III. Spousal Maintenance
By his second issue, Richard contends the trial court erred in ordering him to pay spousal maintenance that accrued after the parties signed the settlement agreement. Jaclyn argues that we lack jurisdiction over Richard's appeal of the trial court's October 1, 2008 order on Jaclyn's First Amended Motion for Enforcement and Motion for Contempt because: (1) rulings in contempt proceedings may only be attacked by writ of habeas corpus, and are not subject to direct appeal; and (2) Richard did not file a timely notice of appeal from the contempt order.

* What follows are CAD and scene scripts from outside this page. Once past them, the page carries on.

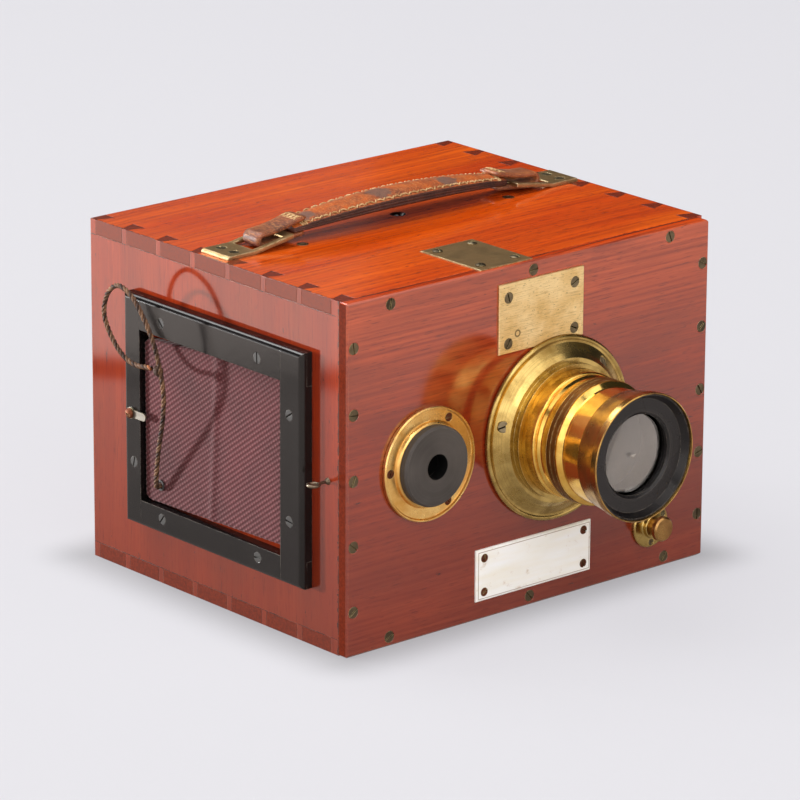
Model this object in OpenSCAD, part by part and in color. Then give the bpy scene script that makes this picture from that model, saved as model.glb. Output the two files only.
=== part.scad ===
// Hand camera in polished mahogany: a dovetailed box with a brass lens, a small finder,
// a push-button release, a cloth-covered flap over a hand port and a leather carrying handle.
// Millimetres. Origin at the centre of the bottom face; +X right, -Y the lens side, +Z up.

/* [Case] */
// Width of the case over the side boards
case_w = 203; // [190:1:230]
// Depth of the case from the front panel to the back
case_d = 169; // [165:1:200]
// Height of the case
case_h = 152; // [150:1:170]
// Thickness of the side boards
side_t = 8; // [7:0.5:9]
// Thickness of the top and bottom boards
board_t = 6.5; // [6:0.5:8]
// Thickness of the front panel
panel_t = 5; // [4.5:0.5:8]
// Rounding of the front panel's upper right corner
panel_round_tr = 4; // [1:0.5:5]
// Rounding of the front panel's lower right corner
panel_round_br = 3; // [1:0.5:5]
// Rounding of the front panel's left corners
panel_round_left = 1; // [0.5:0.5:3]
// Bevel along the front panel's front edges
panel_arris = 0.8; // [0.3:0.1:1.5]

/* [Dovetails] */
// Spacing of the dovetail pins
pin_pitch = 23.1; // [18:0.1:30]
// Width of a pin at the outer face
pin_outer = 3; // [2:0.5:5]
// Width of a pin at the inner line
pin_inner = 8.6; // [6:0.1:12]
// Width of the front half pin at the outer face
half_pin_front = 5; // [4:0.5:7]
// Width of the rear half pin at the outer face
half_pin_rear = 3.5; // [3:0.5:6]
// Shift of the row of pins towards the back
pin_shift = 1; // [0:0.5:2]

/* [Front screws] */
// Head diameter of the panel screws
screw_head = 5; // [4:0.1:6]
// Depth of a sunk screw head
screw_head_t = 1.5; // [1:0.1:2]
// Shank diameter of the panel screws
screw_shank = 2.6; // [2:0.1:3]
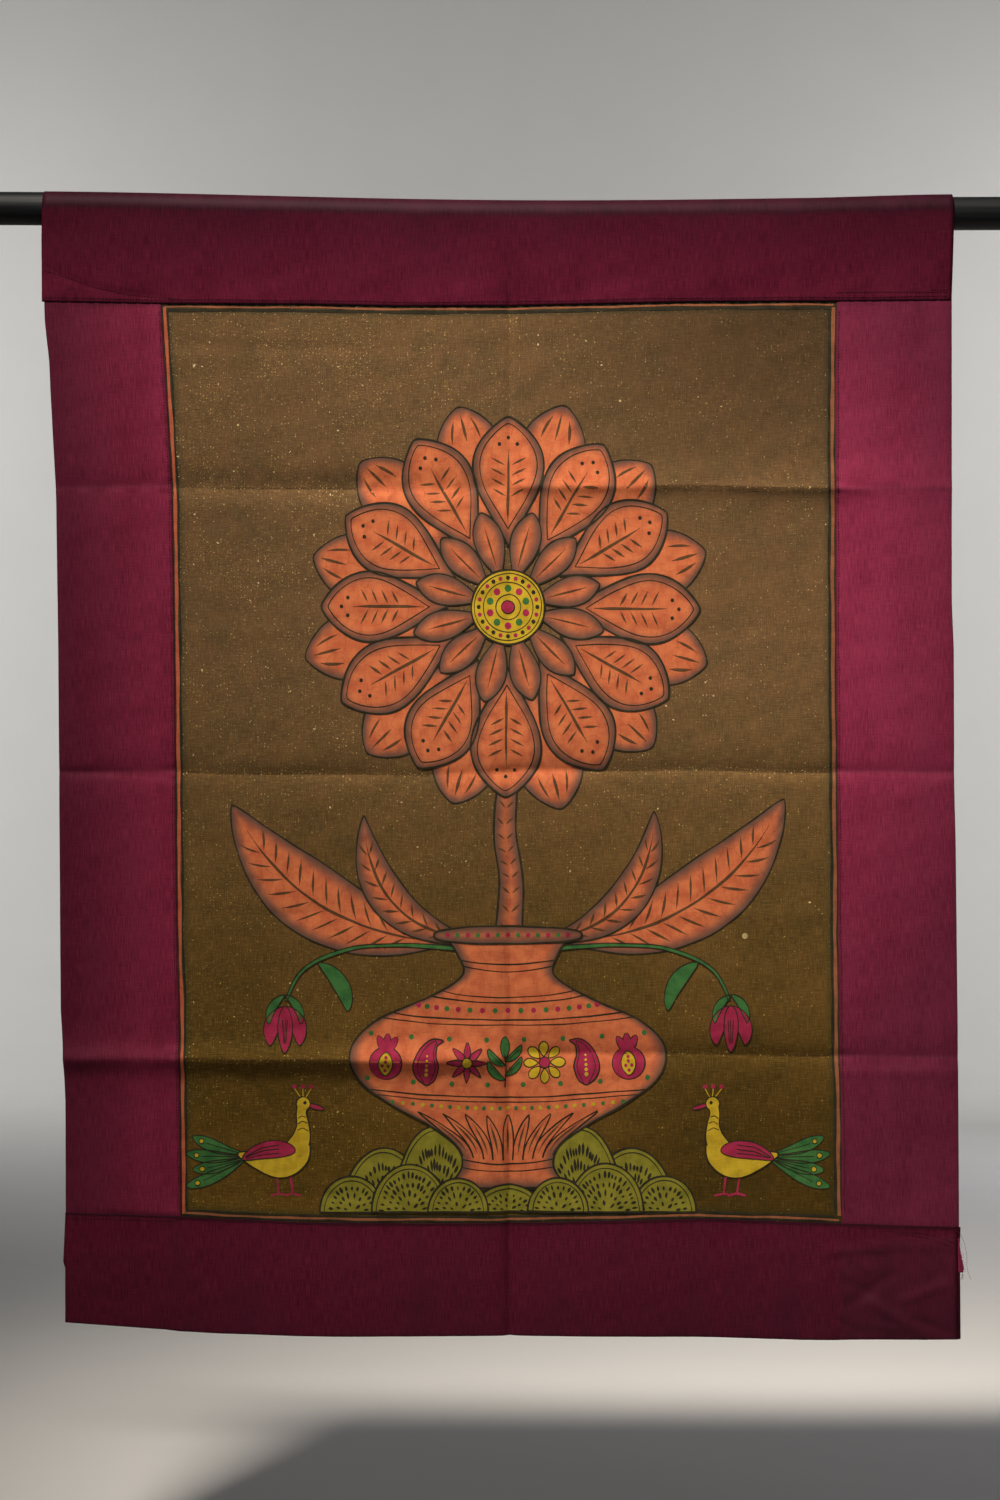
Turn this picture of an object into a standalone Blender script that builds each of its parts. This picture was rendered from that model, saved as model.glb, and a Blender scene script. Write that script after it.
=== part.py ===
# A painted cotton hanging with a doubled crimson border, carried by a round rod in its top sleeve.
# Metres, +Z up. The front faces -Y. The origin is midway between the centres of the rod's two ends.
# Tables are in millimetres: side is to the viewer's right of the origin, drop is below it.

import math

import bmesh
import bpy

MM = 0.001

# Driving sizes.
ROD_LENGTH = 1.160
ROD_RADIUS = 0.0165
ROD_SAG = 0.0065
ROD_TILT = 0.0025
ROD_BENT_HALF = 0.520
ROD_POINTS = 17
ROD_CHAMFER = 0.0015

PANEL_THICKNESS = 0.0010
LAYER_THICKNESS = 0.0010
LAYER_SPACING = 0.0016
SEAM_GAP = 0.0005
SLEEVE_SLACK = 0.0004
SLEEVE_LIFT_RIGHT = 0.0020
SLEEVE_LIFT_FROM = 0.300
SLEEVE_LIFT_OVER = 0.150
SLEEVE_TIGHT_DROP = 0.020
SLEEVE_FREE_DROP = 0.080
BACK_LAYER_SHOWS = 0.0035

# The centre fold, which runs down the whole cloth.
CENTRE_FOLD_SIDE = 0.010

# Outer edges and seams of the cloth as it hangs.
SIDE_STRIP_OUTER_LEFT = (
    # drop, side
    (91, -456.0), (110, -455.5), (150, -451.0), (175, -450.0), (240, -446.5), (290, -444.0),
    (440, -442.0), (740, -440.0), (800, -439.5), (840, -437.0), (890, -435.0), (1004, -434.8),
)
SIDE_STRIP_OUTER_RIGHT = (
    # drop, side
    (91, 452.0), (390, 452.0), (440, 454.0), (575, 454.5), (640, 456.0), (840, 458.0), (1016, 459.0),
)
PANEL_SEAM_LEFT = (
    # drop, side
    (91, -339.0), (130, -337.0), (175, -334.0), (240, -330.5), (290, -328.0), (440, -326.0),
    (740, -323.0), (790, -321.0), (940, -320.0), (1007, -319.5),
)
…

Following the September 30 hearing, the trial court signed the final divorce decree on October 1, 2008. That same day, the trial court signed a contempt order ordering Richard to pay Jaclyn $15,000 as spousal support arrearage. On November 10, 2008, Richard filed a notice of appeal, in which he appealed from the final divorce decree signed on October 1, 2008. On May 22, 2009, Richard filed an amended notice of appeal, in which he attempted to appeal from "that portion of the October 1, 2009 [sic] Order Granting Motion to Enforce awarding $15,000.00 to Jaclyn Roth."
We do not have jurisdiction to review a contempt order by direct appeal. "This is so even when the contempt order is being appealed along with a judgment that is appealable." Accordingly, we dismiss that portion of Richard's appeal challenging the contempt order.
See Ex parte Williams, 690 S.W.2d 243, 243 n. 1 (Tex. 1985); In re Rich, 993 S.W.2d 272, 273 (Tex. App.-San Antonio 1999, no pet.); see also In re K.S.E., No. 04-02-319-CV, 2003 Tex. App. LEXIS 4680, at *2 (Tex. App.-San Antonio June 4, 2003, no pet.) (mem. op.).
In re Gonzalez, 993 S.W.2d 147, 157 (Tex. App.-San Antonio 1999, no pet.).
IV. Conclusion
As to the granting of the divorce, we affirm the trial court's judgment. However, as to the modification of the agreement, we reverse the trial court's judgment and remand to the trial court for further proceedings consistent with this opinion. We dismiss that portion of the appeal challenging the contempt order awarding Jaclyn $15,000 as spousal support arrearage.